Ein zweiter Platz ging an Alexandra Neff-Signer mit dem Text «Vierecks-Beziehung». Die Geschichte beginnt rasant und der Zuhörer wird in eine eigentliche «Dreiecks-Beziehung» mitgerissen. Das leidenschaftliche Gedankenspiel im Monolog mit dem Liebhaber, die Gefühlszuordnung, welche Empfindungen zum Freund und welche zum Liebhaber gehören, das Chaos und die Angst über das «Coming-out» lassen den Zuhörer Berg und Tal fahren. Die überraschende Wendung kam im letzten Satz: «Ich liebe Dich auch, mein Bett.»
«Smilla stellt Fragen» heisst der Titel von Dagmar Wemmer, welcher ebenfalls auf den zweiten Platz gewählt wurde. Die Geschichte spielt sich in Norwegen ab und nimmt den Zuhörer auf einen berührenden philosophischen Spaziergang mit Smilla und ihrem Grossvater Tront mit. Tiefgründig, allumfassend, aber nicht langweilig. Denn die kleine Smilla stellt den Grossvater mit kritischen und altklugen Fragen zur Liebe auf den Prüfstand. Eine Geschichte, die auf Harmonie, wahrer Liebe und Konstanz beruht und die Vielfältigkeit der Liebe aufzeigt. Denn ja: Lieben kann man auch die Natur, die Schöpfung und die kleinen Dinge. «Die Liebe ist ganz gross und das Herz auch», erklärt die kleine Smilla ihrer Mutter nach dem Spaziergang. Einfach schön.

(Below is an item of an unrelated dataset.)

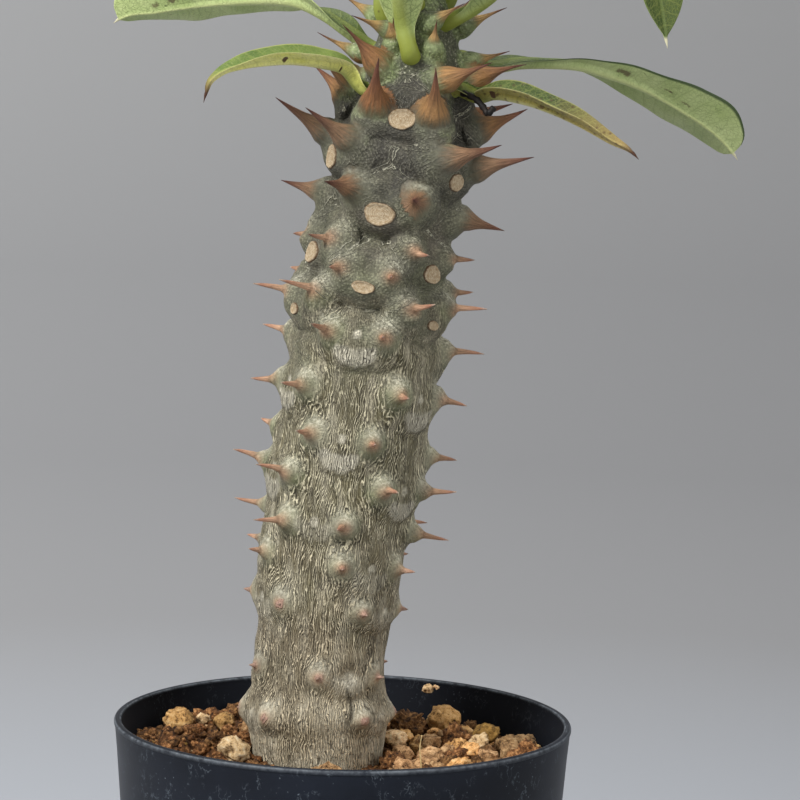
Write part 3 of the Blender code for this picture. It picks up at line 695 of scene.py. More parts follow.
# Trunk
# The swollen stem of the plant. Leaf nodes stand in whorls of three, each turned 60 degrees against the
# next: a node is a low cushion with two thorns, and between them a leaf or its scar.
WHORLS = (
    (255.5, -8, 2.9, 0.5, 5.0, 70, 1.0, 1.2, 0),
    (251.5, 52, 4.6, 0.0, 12.5, 27, 0.7, 2.3, 0),
    (244.0, -8, 4.9, 1.0, 8.5, 58, 0.4, 2.2, 0),
    (237.5, 52, 5.5, 1.0, 15.0, 30, 0.5, 2.9, 1.5),
    (230.0, -8, 6.4, 0.5, 15.5, 50, 0.0, 4.4, 0),
    (218.5, 52, 5.8, 3.2, 17.0, 20, 0.6, 4.5, 0),
    (208.6, -8, 6.5, 4.5, 13.0, 0, 1.0, 4.3, 3.5),
    (197.5, 52, 6.4, 4.0, 7.5, 0, 1.2, 3.6, 0),
    (192.7, -8, 5.2, 3.3, 7.0, 0, 1.2, 3.4, 3.0),
    (185.5, 52, 6.6, 3.8, 10.5, 8, 1.2, 3.8, 0),
    (178.5, -8, 5.8, 3.8, 10.0, 4, 1.1, 3.6, 3.5),
    (165.5, 52, 6.8, 3.6, 8.0, -3, 1.2, 3.6, 0),
    (154.7, -8, 6.4, 4.0, 7.5, 4, 1.2, 3.6, 3.0),
    (145.3, 52, 6.8, 3.3, 9.0, 8, 1.2, 3.6, 0),
    (138.5, -18, 6.5, 1.0, 9.5, -2, 1.2, 3.4, 1.0),
    (128.3, 33, 7.0, 2.0, 5.5, 3, 1.2, 3.2, 0),
    (119.0, -64, 7.0, 1.0, 3.0, 0, 1.0, 3.0, 0),
    (104.0, 27, 7.0, 0.6, 3.0, 2, 1.0, 2.8, 0),
    (94.0, -62, 6.0, 0.6, 1.8, 0, 1.0, 2.8, 0),
)  # height, azimuth, thorn sideways, thorn above scar, length, rise, splay, foot radius, drop of rear nodes
# Thorns that grew off the rule. Whorl, node, side: turned, raised, lengthened, moved up.
STRAYS = {
    (1, 0, -1): (25, 0, 0, -1), (1, 0, 1): (5, 0, 1, -2), (1, 2, 1): (-20, -10, 1, -3),
    (2, 0, -1): (20, 0, 0, 0), (2, 1, -1): (-10, -40, 3, -2), (2, 2, 1): (20, -38, 5, -2),
    (3, 2, 1): (-4, 10, 0, 3), (3, 0, -1): (20, -8, 0, 0), (3, 0, 1): (7, -8, 0, 0),
    (4, 1, -1): (-5, -20, -1, -1), (4, 2, 1): (0, -20, -1, 0), (4, 1, 1): (-15, -26, 0, 0),
    (4, 2, -1): (15, -28, 0, 1), (5, 0, -1): (14, 4, 1, 1), (5, 0, 1): (0, 4, 0, 0),
    (6, 0, 1): (-25, 4, -4, 0), (6, 1, -1): (0, 2, -1, 2), (6, 2, 1): (-8, -3, -1, -1),
    (7, 2, -1): (-7, -6, -2, -1), (7, 2, 1): (-14, 0, 1, 0), (7, 0, -1): (13, 0, 0, 1),
    (7, 0, 1): (0, 7, 0, 0), (8, 0, 1): (-12, 3, 0, 0), (8, 1, -1): (0, 7, 0, 0),
    (8, 2, 1): (-15, -3, -2, 0), (9, 0, -1): (11, 5, 0, 0), (9, 2, -1): (0, -5, 0, -1),
    (9, 2, 1): (-17, 0, 1, 1), (10, 0, -1): (0, 7, 0, 0), (10, 0, 1): (-15, 2, 0, 0),
    (10, 2, 1): (-14, 0, -1, 0), (11, 0, -1): (-5, 5, 0, 1), (11, 2, -1): (0, -5, 0, -1),
    (11, 2, 1): (-8, 4, 0, 0), (12, 0, 1): (-12, 3, 0, 0), (12, 2, 1): (-18, 0, -2, 1),
    (13, 2, 1): (-16, 0, 1, 0), (14, 0, -1): (-10, 0, 0, -1), (14, 0, 1): (-19, 4, 0, 0),
    (16, 0, 1): (19, 0, -1, 0),
}  # fmt: skip
TRUNK_FOOT = 74 * MM
SKIN_STEP = 0.62 * MM
SKIN_SIDES = 176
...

Mit «Arabesque» überzeugte der jüngste Teilnehmer Andrin Albrecht die Jury. Der Siegertext ist der Fantasyliteratur zuzuordnen. Der 21-Jährige konnte nicht persönlich an der Prämierung teilnehmen, da er einen Auslandaufenthalt absolviert. Er wurde durch seine Mutter Silvia Albrecht und Bruder Valentin Albrecht vertreten. In «Arabesque» dreht sich alles um einen alten geheimnisvollen Mann, der abends in einem Café in einer Stadt den spielenden Kindern Zaubertricks zeigt und Geschichten erzählt. Die Spannung steigt, als dieser alte Mann von einem jungen Zauberer erzählt. Durch ein verzaubertes Kabinett taucht der immer wieder in eine andere phantastische Welt ein, um seine verschwundene Liebe Diane zu suchen. Diese Welten sind kurios genauso wie abenteuerlich und halten die Spannung der Geschichte aufrecht. Doch es gibt kein Happy End. Die Jahre vergehen. Der alte Mann lauscht den Pianoklängen von «Deux Arabesques» und erinnert sich an die Harfenklänge von Diane.